Resta il fatto che il profumo dei piccioli a Milano lo senti. L'ho sentito la prima volta che sono atterrato a Malpensa, l'ho sentito quando mi sono trasferito definitivamente l'anno scorso. Che poi uno i soldi a Milano riesca a farli, beh, questo è un altro discorso. Un corto circuito che, prima o poi, fisserò tra le pagine di questo blog. Mi incammino, nel frattempo, con la mia valigia verso l'ignoto.

sabato 7 luglio 2012

I soliti accordi


Lasci la tua terra amata. Un amore non ricambiato, perché lei ha fatto di tutto per farti volare via. Pensi che un giorno tornerai, che le cose possano cambiare. Peccato che in Sicilia ci siano i siciliani. E i siciliani non imparano. La crisi qui non c'entra, la crisi in Sicilia non ci può essere, perché la mancanza di lavoro e di piccioli da noi c'è sempre stata e sempre ci sarà.
Regione di mala sventura. Regione con la R maiuscola, e non solo perché la parola è posta all'inizio della frase.

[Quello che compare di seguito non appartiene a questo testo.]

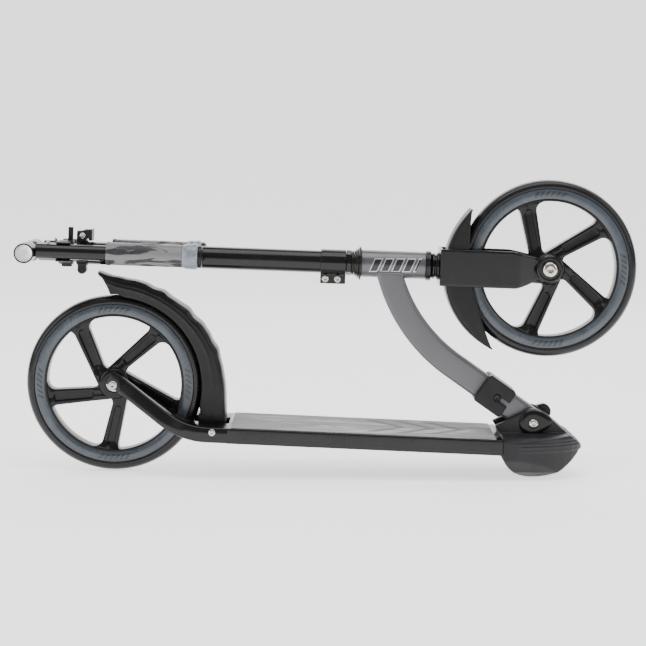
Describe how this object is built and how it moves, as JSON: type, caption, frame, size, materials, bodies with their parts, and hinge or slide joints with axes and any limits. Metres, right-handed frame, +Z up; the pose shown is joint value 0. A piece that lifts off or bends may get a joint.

Come disse una giovane vedova nel 1992, loro non vogliono cambiare. E non ci riferiamo, non ci limitiamo ad indicare gli affiliati alle cosche mafiose, ma pensiamo a tutto quel substrato nel quale la mentalità mafiosa prospera, a quei protagonisti delle cronache siciliane che tutto fanno e disfanno, che se ne fottono di tutto e di tutti e continuano a dare onori e prebende alla loro misera corte.
Affamati. È corsa alla poltrona, alla consulenza, allo strapuntino. Un posticino dove posizionare l'amico o l'amico dell'amico si trova sempre. E i siciliani vedono il carro pieno di tesori correre, sempre più lontano, e gettare loro le briciole, che non bastano per tutti. Non bastano nemmeno a loro, gli amici e gli amici degli amici, sempre più affamati.
Quando i siciliani smetteranno di essere sudditi? Ma loro non vogliono cambiare.